# DIRECTIONS
What lines of the data hold the string "context"? Pull each one out.

Scripts that build objects:
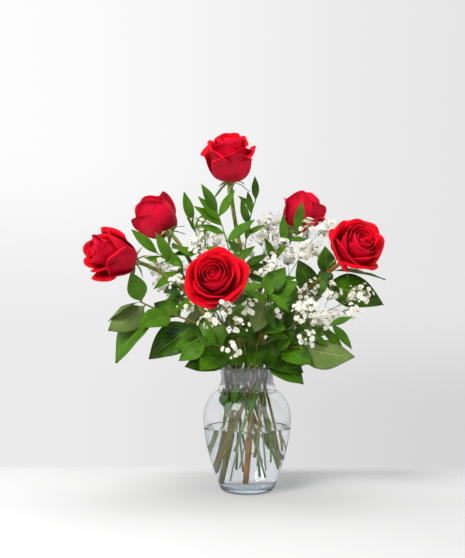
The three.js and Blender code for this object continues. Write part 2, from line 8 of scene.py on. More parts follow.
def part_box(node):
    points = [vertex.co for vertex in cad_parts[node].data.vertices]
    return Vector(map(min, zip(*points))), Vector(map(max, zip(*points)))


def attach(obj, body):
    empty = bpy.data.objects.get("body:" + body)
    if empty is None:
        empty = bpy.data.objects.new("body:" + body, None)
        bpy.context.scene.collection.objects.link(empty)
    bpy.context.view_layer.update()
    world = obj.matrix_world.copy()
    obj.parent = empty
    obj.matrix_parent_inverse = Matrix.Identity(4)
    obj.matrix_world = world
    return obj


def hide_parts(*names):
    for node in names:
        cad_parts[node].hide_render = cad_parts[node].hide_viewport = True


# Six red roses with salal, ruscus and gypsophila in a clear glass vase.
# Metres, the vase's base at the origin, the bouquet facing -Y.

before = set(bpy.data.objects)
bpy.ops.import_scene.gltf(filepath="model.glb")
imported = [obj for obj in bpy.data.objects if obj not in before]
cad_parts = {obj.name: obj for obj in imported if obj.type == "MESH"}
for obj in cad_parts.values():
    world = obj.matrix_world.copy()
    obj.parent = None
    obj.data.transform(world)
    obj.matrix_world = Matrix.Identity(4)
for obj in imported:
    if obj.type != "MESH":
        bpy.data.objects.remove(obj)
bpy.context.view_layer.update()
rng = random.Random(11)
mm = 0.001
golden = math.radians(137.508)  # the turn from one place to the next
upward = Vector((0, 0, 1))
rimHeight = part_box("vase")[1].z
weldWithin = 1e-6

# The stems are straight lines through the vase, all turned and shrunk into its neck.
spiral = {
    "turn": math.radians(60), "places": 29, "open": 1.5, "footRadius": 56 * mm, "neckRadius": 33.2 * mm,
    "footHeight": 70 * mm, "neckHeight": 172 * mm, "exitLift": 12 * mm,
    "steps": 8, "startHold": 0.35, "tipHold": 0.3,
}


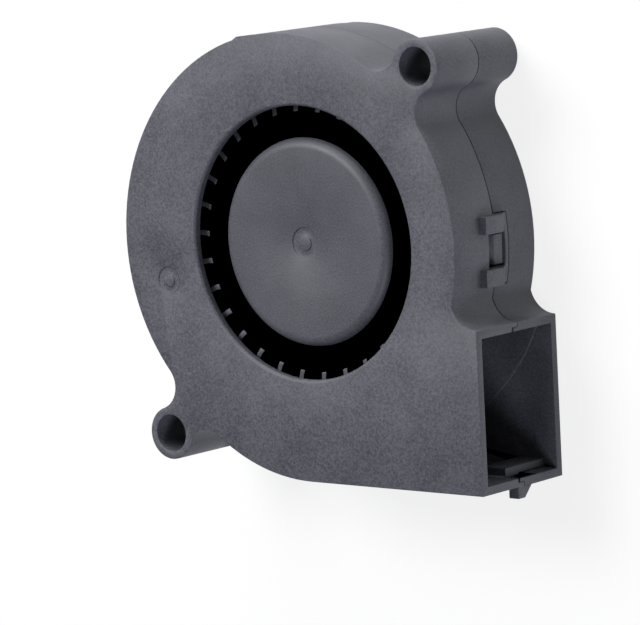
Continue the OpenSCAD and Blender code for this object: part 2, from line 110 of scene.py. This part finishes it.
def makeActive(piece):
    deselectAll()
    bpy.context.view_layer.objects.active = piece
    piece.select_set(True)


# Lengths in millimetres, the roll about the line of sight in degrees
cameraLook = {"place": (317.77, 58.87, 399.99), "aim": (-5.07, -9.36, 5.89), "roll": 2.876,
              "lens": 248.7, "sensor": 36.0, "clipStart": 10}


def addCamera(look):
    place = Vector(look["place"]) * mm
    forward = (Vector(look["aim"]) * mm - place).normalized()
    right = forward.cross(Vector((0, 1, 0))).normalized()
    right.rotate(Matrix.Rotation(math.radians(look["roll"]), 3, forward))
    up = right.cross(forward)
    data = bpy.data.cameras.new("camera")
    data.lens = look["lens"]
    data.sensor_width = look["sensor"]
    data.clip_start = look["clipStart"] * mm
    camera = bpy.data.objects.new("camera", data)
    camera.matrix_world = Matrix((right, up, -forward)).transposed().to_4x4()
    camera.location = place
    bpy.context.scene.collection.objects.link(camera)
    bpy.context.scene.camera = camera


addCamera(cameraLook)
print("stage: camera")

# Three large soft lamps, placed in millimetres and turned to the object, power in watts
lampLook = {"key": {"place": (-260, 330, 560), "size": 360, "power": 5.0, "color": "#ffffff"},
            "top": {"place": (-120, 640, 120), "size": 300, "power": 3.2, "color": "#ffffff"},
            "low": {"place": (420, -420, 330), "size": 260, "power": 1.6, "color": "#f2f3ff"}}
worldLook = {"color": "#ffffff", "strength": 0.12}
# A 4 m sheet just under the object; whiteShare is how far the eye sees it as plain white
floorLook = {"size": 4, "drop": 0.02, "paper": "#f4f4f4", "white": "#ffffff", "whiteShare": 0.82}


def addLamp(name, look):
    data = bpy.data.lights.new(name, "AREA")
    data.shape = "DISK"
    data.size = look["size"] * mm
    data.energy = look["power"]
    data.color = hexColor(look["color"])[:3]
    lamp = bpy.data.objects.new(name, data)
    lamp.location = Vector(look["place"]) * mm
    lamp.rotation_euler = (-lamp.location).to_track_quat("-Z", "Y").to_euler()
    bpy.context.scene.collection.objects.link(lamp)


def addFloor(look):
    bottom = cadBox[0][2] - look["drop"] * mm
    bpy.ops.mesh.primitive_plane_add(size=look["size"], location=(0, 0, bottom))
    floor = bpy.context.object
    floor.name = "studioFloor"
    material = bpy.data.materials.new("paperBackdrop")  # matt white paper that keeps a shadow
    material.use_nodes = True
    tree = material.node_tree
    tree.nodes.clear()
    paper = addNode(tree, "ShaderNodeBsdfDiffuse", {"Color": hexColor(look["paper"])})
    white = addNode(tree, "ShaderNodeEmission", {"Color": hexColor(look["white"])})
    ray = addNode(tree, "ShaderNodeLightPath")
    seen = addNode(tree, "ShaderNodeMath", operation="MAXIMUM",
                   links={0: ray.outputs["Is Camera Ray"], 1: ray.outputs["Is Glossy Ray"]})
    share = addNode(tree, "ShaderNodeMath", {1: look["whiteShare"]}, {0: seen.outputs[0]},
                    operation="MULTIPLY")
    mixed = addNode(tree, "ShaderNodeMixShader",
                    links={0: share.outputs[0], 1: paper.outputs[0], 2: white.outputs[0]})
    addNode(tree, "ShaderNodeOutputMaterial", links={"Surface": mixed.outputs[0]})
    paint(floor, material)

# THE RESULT
        bpy.context.scene.collection.objects.link(empty)
    bpy.context.view_layer.update()
bpy.context.view_layer.update()
    bpy.context.view_layer.objects.active = piece
    bpy.context.scene.collection.objects.link(camera)
    bpy.context.scene.camera = camera
    bpy.context.scene.collection.objects.link(lamp)
    floor = bpy.context.object